Betta took a sponge and a jar of soft, fragrant soap from a shelf near the stove. Soaping the sponge, she knelt by the tub and began washing Mel's back. "You don't need to do that," Mel said, even though the sensation of the soapy sponge felt wonderful.

The other woman ignored her protest and kept rubbing. "I want to tell you something."

"Okay."

"Don't despair. There is help for you if you want it."

Mel, who had been starting to relax, sat up. When the sponge continued its lazy circles, she grabbed Betta's wrist and held it. "Don't despair? What are you talking about?"

In answer, Betta touched Mel's reddened cheek. Mel winced and drew back. "How could you know about that? It just happened."

"News travels quickly, from mines to village to castle." Betta seemed to come to a decision. "I will tell you something. That woman you saved from being crushed. Her name is Troika. She is my sister."

"I just happened to be closest to her."

"You could have stepped out of the way of the ore wagon," Betta said positively. "But you risked your life to push Troika to safety. And then you tried to help the Magyar boy, and that woman beat you for it."

"She only slapped me," Mel corrected.

"I have friends. They are Troika's friends, too." Betta leaned closer, the sponge in her hand resting on Mel's shoulder. "My friends thought because you travel with that German that you were a collaborator. Now they know this is not true, and they will try to help you. But you must be both
patient and ready. Do you understand?"

Before Mel could answer, another hand closed over the sponge and removed it from Betta's hand. "I'll do that." She dipped the sponge into the water and squeezed it, sending rivulets of water over Mel's breasts. "The water is a little cool, I think."

The maid rose quickly and brought two buckets of steaming water and added them to the tub. Mel gasped. "I think that's hot enough," she said.

Janice, no modesty inhibiting her, threw off her clothing and, dropping it to the damp floor, slipped into the tub, settling opposite her friend. As the hot water warmed her body, she gave a contented sigh. "We'll be fine by ourselves, uh...what's your name?"

"Betta, Fraulein."

"Leave us for now, Betta. If we need more hot water, I'll get it."

Wondering how long that woman had been standing behind her, Betta slipped out the door, closing it behind her.

"How much did you hear?" Mel asked.

"Enough," Janice answered. "I gather that you're the innocent Greek heroine, and I'm the nasty Nazi pervert."

"That was the gist of it."

"Play along. It could be that Betta's and Troika's friends are the resistance fighters we're looking for." Janice reached across Mel and snagged the jar of soap resting on the edge of the tub. She soaped the sponge and looked at her companion, who raised an eyebrow.
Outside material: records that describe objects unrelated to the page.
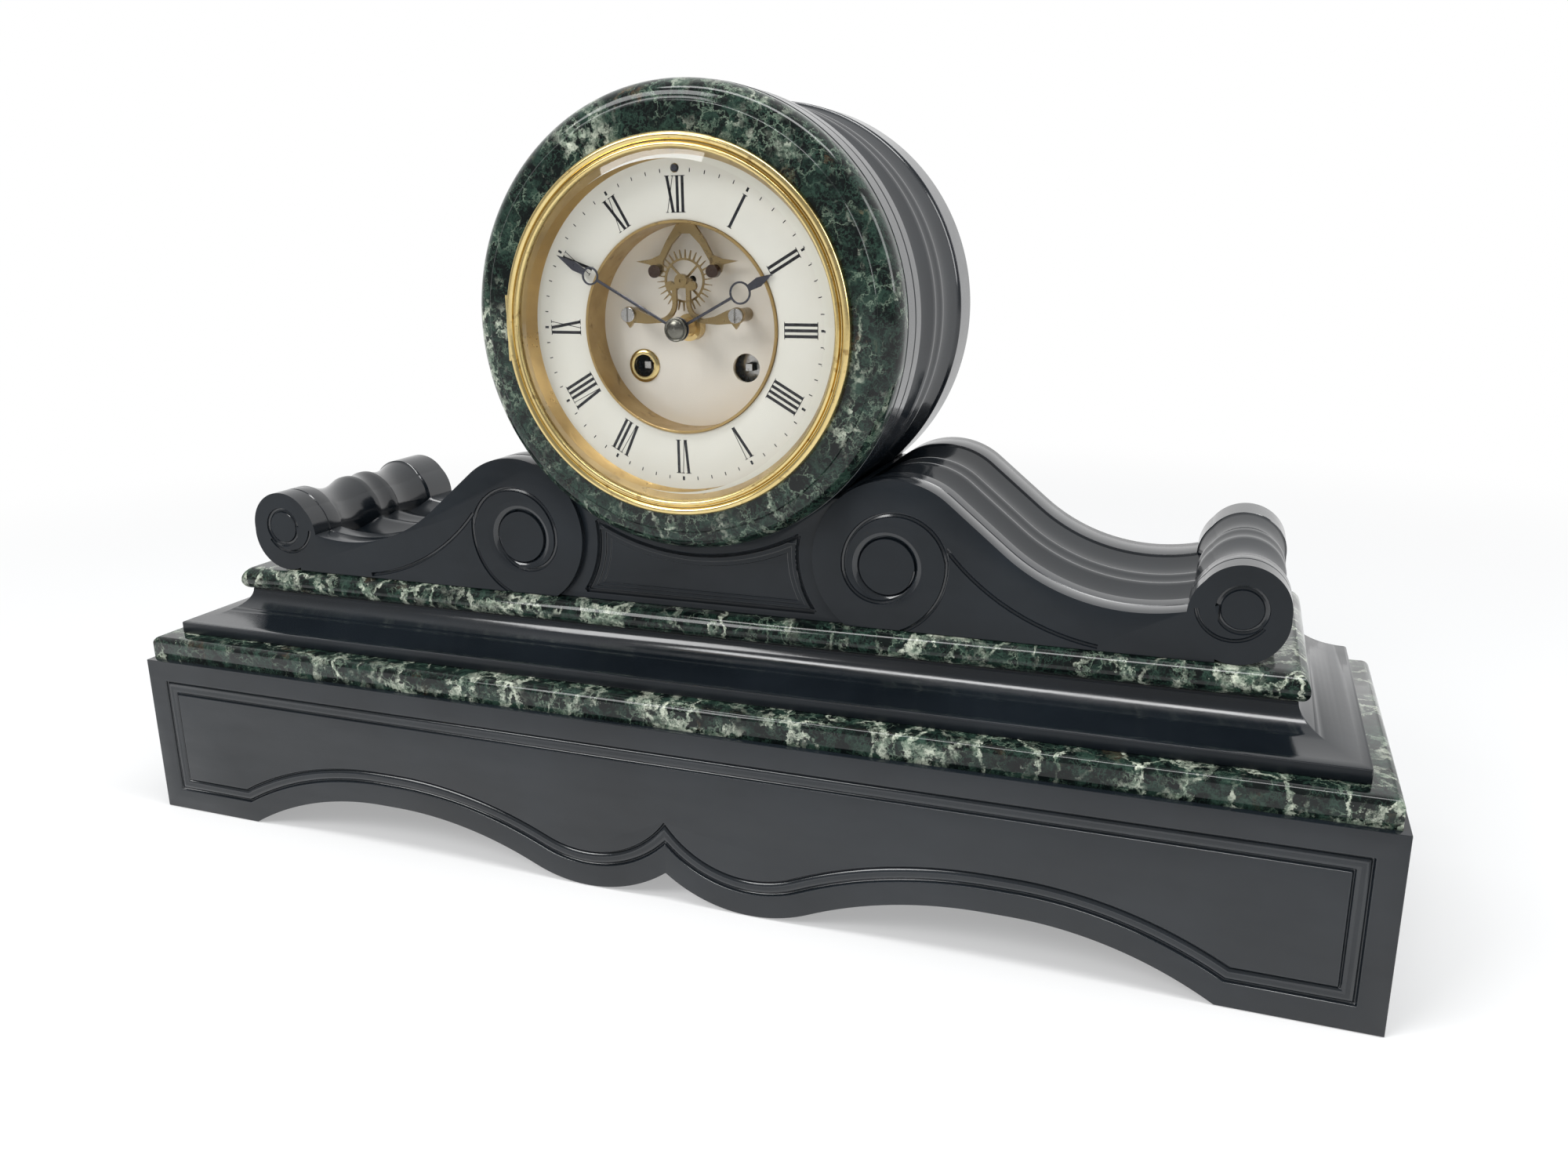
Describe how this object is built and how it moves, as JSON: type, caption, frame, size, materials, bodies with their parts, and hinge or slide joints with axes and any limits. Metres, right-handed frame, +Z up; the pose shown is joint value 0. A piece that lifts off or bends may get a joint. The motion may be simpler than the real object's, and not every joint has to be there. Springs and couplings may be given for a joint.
{
  "type": "drumhead mantel clock",
  "caption": "Slate and green marble drumhead mantel clock with scroll sides, enamel Roman dial, visible escapement and a striking movement.",
  "frame": {"origin": "centre of the footprint, on the surface the clock stands on", "axes": "+Z up, -Y towards the viewer of the dial, +X to the right seen from the front"},
  "size_m": [0.5, 0.136, 0.2992],
  "materials": {
    "slate": "polished",
    "marble": "polished",
    "gilt": "polished",
    "movement_brass": "satin",
    "steel": "satin",
    "blued_steel": "satin",
    "enamel": "gloss",
    "glass": "clear",
    "bell_metal": "satin"
  },
  "bodies": {
    "case": {"plinth": "slate", "lower_marble_slab": "marble", "ogee_moulding": "slate", "upper_marble_slab": "marble", "saddle_block": "slate", "scroll_left": "slate", "scroll_right": "slate", "end_roll_left": "slate", "end_roll_right": "slate", "drum_barrel": "slate", "marble_ring": "marble", "case_ring": "gilt", "sight_ring": "gilt", "chapter_ring": "enamel", "dial_pan": "gilt", "dial_centre": "enamel", "winding_grommet": "gilt", "false_plate": "movement_brass", "front_plate": "movement_brass", "back_plate": "movement_brass", "plate_pillars": "movement_brass", "escape_cock": "movement_brass", "cock_screws": "steel", "pallet_cock": "movement_brass", "bell": "bell_metal", "bell_stand": "steel", "rear_ring": "movement_brass", "straps": "movement_brass", "strap_screws": "steel", "hinge_pins": "steel"},
    "bezel_door": {"bezel": "gilt", "bezel_glass": "glass"},
    "back_door": {"back_door": "movement_brass"},
    "minute_work": {"minute_hand": "blued_steel", "hand_collet": "steel", "cannon_pinion": "steel"},
    "hour_work": {"hour_hand": "blued_steel", "hour_wheel": "movement_brass"},
    "minute_wheel": {"minute_wheel": "movement_brass"},
    "escape_wheel": {"escape_wheel": "movement_brass"},
    "third_wheel": {"third_wheel": "movement_brass"},
    "centre_wheel": {"centre_wheel": "movement_brass"},
    "mid_wheel": {"mid_wheel": "movement_brass"},
    "going_barrel": {"going_barrel": "movement_brass"},
    "going_arbor": {"going_arbor": "steel"},
    "going_click": {"going_click": "steel"},
    "anchor": {"anchor": "blued_steel"},
    "pendulum": {"suspension_spring": "steel", "pendulum_rod": "steel", "pendulum_bob": "movement_brass", "rating_nut": "movement_brass"},
    "fly": {"fly": "movement_brass"},
    "warning_wheel": {"warning_wheel": "movement_brass"},
    "pin_wheel": {"pin_wheel": "movement_brass"},
    "strike_barrel": {"strike_barrel": "movement_brass"},
    "count_wheel": {"count_wheel": "movement_brass"},
    "strike_arbor": {"strike_arbor": "steel"},
    "strike_click": {"strike_click": "steel"},
    "hammer": {"hammer": "steel"},
    "regulator_arbor": {"regulator_arbor": "blued_steel"}
  },
  "joints": [
    {"name": "bezel_hinge", "type": "hinge", "parent": "case", "child": "bezel_door", "pos_m": [-0.0662, -0.047, 0.2145], "axis": [0, 0, -1], "range_deg": [0, 95]},
    {"name": "back_door_hinge", "type": "hinge", "parent": "case", "child": "back_door", "pos_m": [-0.0503, 0.0652, 0.2145], "axis": [0, 0, 1], "range_deg": [0, 110]},
    {"name": "minute_hand", "type": "hinge", "parent": "case", "child": "minute_work", "pos_m": [0, -0.018, 0.2145], "axis": [0, 1, 0], "continuous": true},
    {"name": "hour_hand", "type": "hinge", "parent": "case", "child": "hour_work", "pos_m": [0, -0.018, 0.2145], "axis": [0, 1, 0], "continuous": true},
    {"name": "minute_wheel", "type": "hinge", "parent": "case", "child": "minute_wheel", "pos_m": [0, -0.018, 0.2025], "axis": [0, 1, 0], "continuous": true},
    {"name": "escape_wheel", "type": "hinge", "parent": "case", "child": "escape_wheel", "pos_m": [0, -0.018, 0.2313], "axis": [0, 1, 0], "continuous": true},
    {"name": "third_wheel", "type": "hinge", "parent": "case", "child": "third_wheel", "pos_m": [0.01269, -0.018, 0.22358], "axis": [0, 1, 0], "continuous": true},
    {"name": "centre_wheel", "type": "hinge", "parent": "case", "child": "centre_wheel", "pos_m": [0, -0.018, 0.2145], "axis": [0, 1, 0], "continuous": true},
    {"name": "mid_wheel", "type": "hinge", "parent": "case", "child": "mid_wheel", "pos_m": [0, -0.018, 0.1909], "axis": [0, 1, 0], "continuous": true},
    {"name": "going_barrel", "type": "hinge", "parent": "case", "child": "going_barrel", "pos_m": [0.0206, -0.018, 0.1998], "axis": [0, 1, 0], "continuous": true},
    {"name": "going_arbor", "type": "hinge", "parent": "case", "child": "going_arbor", "pos_m": [0.0206, -0.018, 0.1998], "axis": [0, 1, 0], "continuous": true},
    {"name": "going_click", "type": "hinge", "parent": "case", "child": "going_click", "pos_m": [0.033, -0.018, 0.2065], "axis": [0, 1, 0], "range_deg": [0, 15]},
    {"name": "anchor", "type": "hinge", "parent": "case", "child": "anchor", "pos_m": [0, -0.018, 0.255], "axis": [0, 1, 0], "range_deg": [-1.75, 1.75]},
    {"name": "pendulum", "type": "hinge", "parent": "case", "child": "pendulum", "pos_m": [0, 0.038, 0.262], "axis": [0, 1, 0], "range_deg": [-1.3, 1.3]},
    {"name": "fly", "type": "hinge", "parent": "case", "child": "fly", "pos_m": [-0.0055, -0.018, 0.24161], "axis": [0, 1, 0], "continuous": true},
    {"name": "warning_wheel", "type": "hinge", "parent": "case", "child": "warning_wheel", "pos_m": [-0.0175, -0.018, 0.23611], "axis": [0, 1, 0], "continuous": true},
    {"name": "pin_wheel", "type": "hinge", "parent": "case", "child": "pin_wheel", "pos_m": [-0.02701, -0.018, 0.22131], "axis": [0, 1, 0], "continuous": true},
    {"name": "strike_barrel", "type": "hinge", "parent": "case", "child": "strike_barrel", "pos_m": [-0.0206, -0.018, 0.1998], "axis": [0, 1, 0], "continuous": true},
    {"name": "count_wheel", "type": "hinge", "parent": "case", "child": "count_wheel", "pos_m": [-0.022, -0.018, 0.20194], "axis": [0, 1, 0], "continuous": true},
    {"name": "strike_arbor", "type": "hinge", "parent": "case", "child": "strike_arbor", "pos_m": [-0.0206, -0.018, 0.1998], "axis": [0, 1, 0], "continuous": true},
    {"name": "strike_click", "type": "hinge", "parent": "case", "child": "strike_click", "pos_m": [-0.033, -0.018, 0.2065], "axis": [0, -1, 0], "range_deg": [0, 15]},
    {"name": "hammer", "type": "hinge", "parent": "case", "child": "hammer", "pos_m": [-0.038, -0.018, 0.2385], "axis": [0, 1, 0], "range_deg": [0, 12]},
    {"name": "regulator", "type": "hinge", "parent": "case", "child": "regulator_arbor", "pos_m": [0, -0.018, 0.2695], "axis": [0, 1, 0], "continuous": true}
  ],
  "couplings": [
    {"joint": "hour_hand", "follows": "minute_hand", "ratio": 0.083333},
    {"joint": "minute_wheel", "follows": "minute_hand", "ratio": -0.33333},
    {"joint": "third_wheel", "follows": "escape_wheel", "ratio": -0.071429},
    {"joint": "centre_wheel", "follows": "escape_wheel", "ratio": 0.0059524},
    {"joint": "mid_wheel", "follows": "escape_wheel", "ratio": -0.00085034},
    {"joint": "going_barrel", "follows": "escape_wheel", "ratio": 0.00011338},
    {"joint": "warning_wheel", "follows": "fly", "ratio": -0.1},
    {"joint": "pin_wheel", "follows": "fly", "ratio": 0.011111},
    {"joint": "strike_barrel", "follows": "fly", "ratio": -0.0014815},
    {"joint": "count_wheel", "follows": "fly", "ratio": -0.0012346},
    {"joint": "anchor", "follows": "pendulum", "ratio": 1.3415}
  ]
}
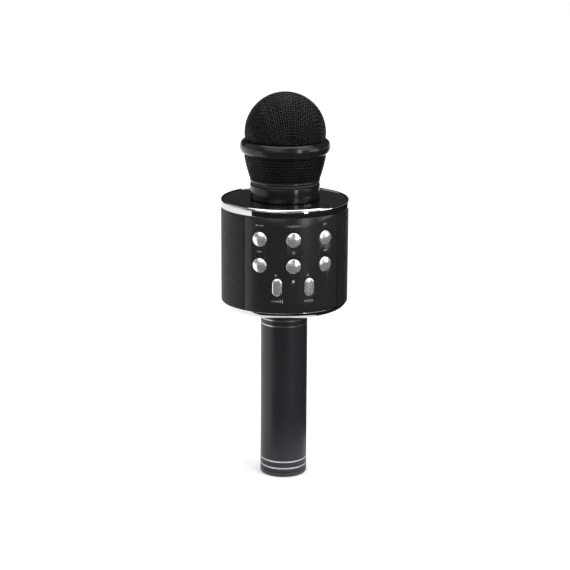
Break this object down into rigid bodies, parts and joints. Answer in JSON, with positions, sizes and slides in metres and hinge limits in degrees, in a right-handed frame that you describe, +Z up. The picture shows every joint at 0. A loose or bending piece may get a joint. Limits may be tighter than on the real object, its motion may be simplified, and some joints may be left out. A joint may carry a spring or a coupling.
{
  "type": "karaoke microphone",
  "caption": "Handheld karaoke microphone: wire grille head on a speaker drum with a curved button panel, above a slim tube handle.",
  "frame": {"origin": "on the surface that the handle's flat end stands on, on the handle's axis", "axes": "+Z up along the microphone's axis to the grille, -Y out through the middle of the control panel, +X to the right as the panel is faced"},
  "size_m": [0.08, 0.081, 0.2452],
  "materials": {
    "anodised_tube": "satin charcoal anodised tube",
    "black_plastic": "moulded black plastic",
    "chrome_trim": "bright plated trim",
    "plated_key": "satin silver plated caps",
    "speaker_steel_mesh": "black painted perforated steel",
    "satin_panel": "satin black moulded panel",
    "gloss_black": "high gloss black",
    "grille_wire": "black painted woven wire",
    "black_foam": "open-cell foam",
    "seal_rubber": "soft black rubber",
    "circuit_board": "green solder mask",
    "switch_body": "black switch housing",
    "socket_metal": "plated steel shell",
    "jack_plastic": "black jack body",
    "screw_steel": "black oxide steel",
    "battery_wrap": "shrink-wrapped steel can",
    "sleeve_plastic": "natural plastic",
    "lead_red": "insulated wire",
    "lead_grey": "insulated wire",
    "basket_steel": "pressed steel basket",
    "cone_paper": "black paper cone",
    "magnet_steel": "magnet with steel yoke",
    "lamp_plastic": "clear light pipe",
    "capsule_metal": "capsule can"
  },
  "bodies": {
    "body": {"handle_tube": "anodised_tube", "handle_end_cap": "black_plastic", "battery_cell": "battery_wrap", "battery_sleeve": "sleeve_plastic", "battery_board": "circuit_board", "battery_lead": "lead_red", "handle_core": "black_plastic", "base_plate": "black_plastic", "bottom_trim_ring": "chrome_trim", "lower_frame_ring": "black_plastic", "base_screw_1": "screw_steel", "base_screw_2": "screw_steel", "base_screw_3": "screw_steel", "base_screw_4": "screw_steel", "charge_port": "socket_metal", "aux_jack": "jack_plastic", "card_slot": "socket_metal", "usb_socket": "socket_metal", "main_board": "circuit_board", "speaker_chassis": "black_plastic", "speaker_frame_left": "basket_steel", "speaker_frame_right": "basket_steel", "speaker_cone_left": "cone_paper", "speaker_cone_right": "cone_paper", "speaker_magnet_left": "magnet_steel", "speaker_magnet_right": "magnet_steel", "speaker_mesh": "speaker_steel_mesh", "control_panel": "satin_panel", "led_light_pipe": "lamp_plastic", "key_board": "circuit_board", "switch_record": "switch_body", "switch_play": "switch_body", "switch_mode": "switch_body", "switch_previous": "switch_body", "switch_power": "switch_body", "switch_next": "switch_body", "switch_volume_up": "switch_body", "switch_volume_down": "switch_body", "switch_echo_up": "switch_body", "switch_echo_down": "switch_body", "top_plate": "gloss_black", "top_trim_ring": "chrome_trim", "neck_collar": "gloss_black", "capsule_lead": "lead_grey", "capsule_holder": "seal_rubber", "mic_capsule": "capsule_metal"},
    "button_record": {"button_record": "plated_key"},
    "button_play": {"button_play": "plated_key"},
    "button_mode": {"button_mode": "plated_key"},
    "button_previous": {"button_previous": "plated_key"},
    "button_power": {"button_power": "plated_key"},
    "button_next": {"button_next": "plated_key"},
    "volume_key": {"volume_key": "plated_key"},
    "echo_key": {"echo_key": "plated_key"},
    "seal_ring": {"neck_seal_ring": "seal_rubber"},
    "grille_head": {"thread_ring": "black_plastic", "lower_grille": "grille_wire", "waist_ring": "gloss_black", "upper_grille": "grille_wire", "foam_liner": "black_foam"}
  },
  "joints": [
    {"name": "button_record_press", "type": "slide", "parent": "body", "child": "button_record", "axis": [0.512, 0.859, 0], "range_m": [0, 0.0006], "stiffness_N_per_m": 800, "springref_m": -0.0005},
    {"name": "button_play_press", "type": "slide", "parent": "body", "child": "button_play", "axis": [0, 1, 0], "range_m": [0, 0.0006], "stiffness_N_per_m": 800, "springref_m": -0.0005},
    {"name": "button_mode_press", "type": "slide", "parent": "body", "child": "button_mode", "axis": [-0.512, 0.859, 0], "range_m": [0, 0.0006], "stiffness_N_per_m": 800, "springref_m": -0.0005},
    {"name": "button_previous_press", "type": "slide", "parent": "body", "child": "button_previous", "axis": [0.512, 0.859, 0], "range_m": [0, 0.0006], "stiffness_N_per_m": 800, "springref_m": -0.0005},
    {"name": "button_power_press", "type": "slide", "parent": "body", "child": "button_power", "axis": [0, 1, 0], "range_m": [0, 0.0006], "stiffness_N_per_m": 800, "springref_m": -0.0005},
    {"name": "button_next_press", "type": "slide", "parent": "body", "child": "button_next", "axis": [-0.512, 0.859, 0], "range_m": [0, 0.0006], "stiffness_N_per_m": 800, "springref_m": -0.0005},
    {"name": "volume_key_rock", "type": "hinge", "parent": "body", "child": "volume_key", "pos_m": [-0.00934, -0.03534, 0.1315], "axis": [0.9668, -0.2554, 0], "range_deg": [-4, 4], "stiffness_Nm_per_rad": 0.05},
    {"name": "echo_key_rock", "type": "hinge", "parent": "body", "child": "echo_key", "pos_m": [0.00934, -0.03534, 0.1315], "axis": [0.9668, 0.2554, 0], "range_deg": [-4, 4], "stiffness_Nm_per_rad": 0.05},
    {"name": "grille_turn", "type": "hinge", "parent": "body", "child": "seal_ring", "pos_m": [0, 0, 0.1885], "axis": [0, 0, 1], "range_deg": [0, 1440]},
    {"name": "grille_lift", "type": "slide", "parent": "seal_ring", "child": "grille_head", "axis": [0, 0, 1], "range_m": [0, 0.00605]}
  ],
  "couplings": [
    {"joint": "grille_lift", "follows": "grille_turn", "m_per_rad": 0.00023873}
  ]
}
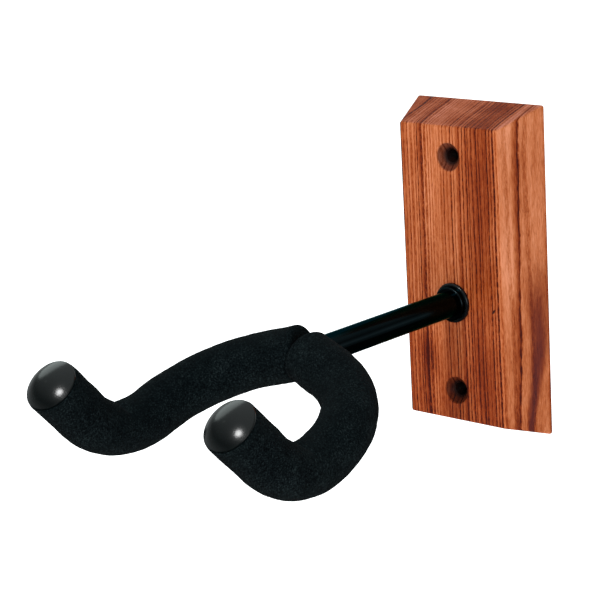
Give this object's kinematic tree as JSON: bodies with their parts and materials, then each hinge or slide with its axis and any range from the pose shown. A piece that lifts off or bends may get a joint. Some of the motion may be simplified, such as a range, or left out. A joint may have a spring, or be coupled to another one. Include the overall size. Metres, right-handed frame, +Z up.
{
  "type": "wall guitar hanger",
  "caption": "Wall hanger for a guitar: a bevelled hardwood block carries a steel shaft with a foam-padded, upturned yoke that swivels on it.",
  "frame": {"origin": "centre of the block's flat back face, which lies against the wall", "axes": "+Y into the wall, -Y out into the room along the shaft; +X to the right as seen from the front; +Z up"},
  "size_m": [0.0974, 0.1829, 0.1192],
  "materials": {
    "hardwood": "oiled satin, fine straight grain",
    "bush_plastic": "moulded, glossy",
    "black_steel": "gloss black powder coat",
    "spring_steel": "oiled spring steel",
    "zinc_steel": "bright zinc plate",
    "nylon": "natural nylon",
    "cap_plastic": "moulded, glossy",
    "foam": "matt closed-cell foam"
  },
  "bodies": {
    "block": {"wood_block": "hardwood", "front_bush": "bush_plastic", "rear_bush": "bush_plastic"},
    "yoke": {"shaft": "black_steel", "thrust_collar": "black_steel", "disc_spring": "spring_steel", "flat_washer": "zinc_steel", "lock_nut": "zinc_steel", "lock_nut_insert": "nylon", "yoke_rod": "black_steel", "yoke_weld": "black_steel", "end_cap_left": "cap_plastic", "end_cap_right": "cap_plastic", "foam_sleeve_left": "foam", "foam_sleeve_right": "foam"}
  },
  "joints": [
    {"name": "yoke_swivel", "type": "hinge", "parent": "block", "child": "yoke", "pos_m": [0, -0.016, -0.01], "axis": [0, -1, 0], "continuous": true}
  ]
}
"What did the Count want?"

"Nothing," Janice told her.

"Nothing? Why did he send for you?"

"Alasandre led me to the Count's study, but the Count wasn't there. He wanted to lead me on a tour of the castle to find his boss, but I said no thanks." Janice was using the sponge on her own chest and stomach. She turned around and handed the sponge to the other woman, who began
back-scrubbing duties.

"You think Alasandre misunderstood what Count Pitesti--Tavel--told him?"

"I think Betta wanted you to herself for a while and that Alasandre was part of the plan."

Finishing Janice's back, Mel handed her the sponge and the soap.